Saturday, September 11, 2010

Pak Cokro



A video portrait on the occasion of Pak Cokro's 100th birthday. Pak Cokro (also known as KPH Notoprojo, KRT Wasitodiningrat, KRT Wasitodipuro), was one of the most important musicians of the 20th century, born into the royal house of Pakualaman, the minor court in Yogyakarta, Java, Pak Cokro eventually became music director of the Pakualaman and of the Yogyanese radio station. He was central to a movement to combine the classical gamelan styles of the two Central Javanese kingdoms, Surakarta and Yogyakarta, and became known in the west first through the Nonesuch recording produced by Robert E. Brown, and then directly, through many years of teaching in California. In California, his many students included the composer Lou Harrison.
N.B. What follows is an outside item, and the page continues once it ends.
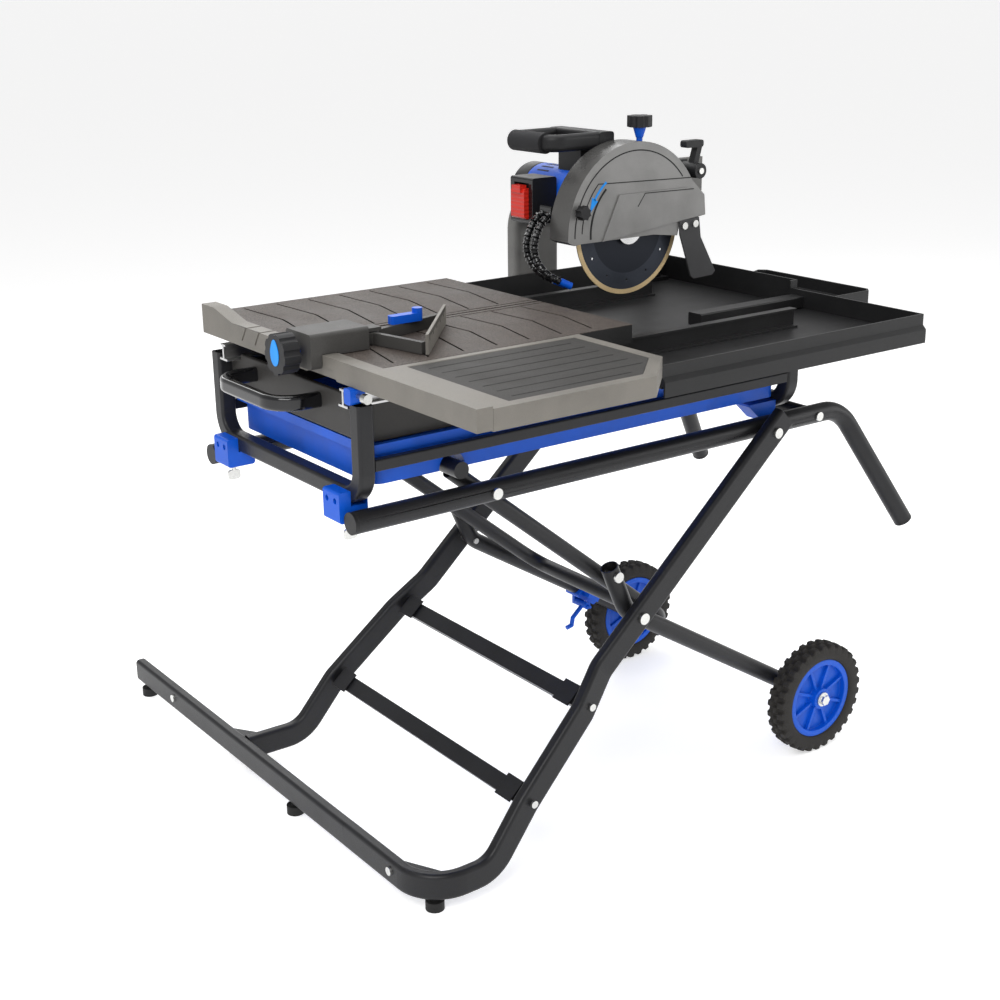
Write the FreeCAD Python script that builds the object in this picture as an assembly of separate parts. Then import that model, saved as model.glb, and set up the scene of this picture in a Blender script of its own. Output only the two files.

A performance of the Pakualaman's traditional royal entry piece, Puspawarna, under Pak Cokro's leadership was included in the recording which accompanied the Voyager spacecraft, a perfect example of human music-making at its very best.  This informal documentary is a valuable record of one of the last musicians to have worked as a functionary in the semi-autonumous court environment in the colonial era under the Dutch and then during the Japanese occupation of Indonesia and finally functioning as a state composer in the independent Republic of Indonesia.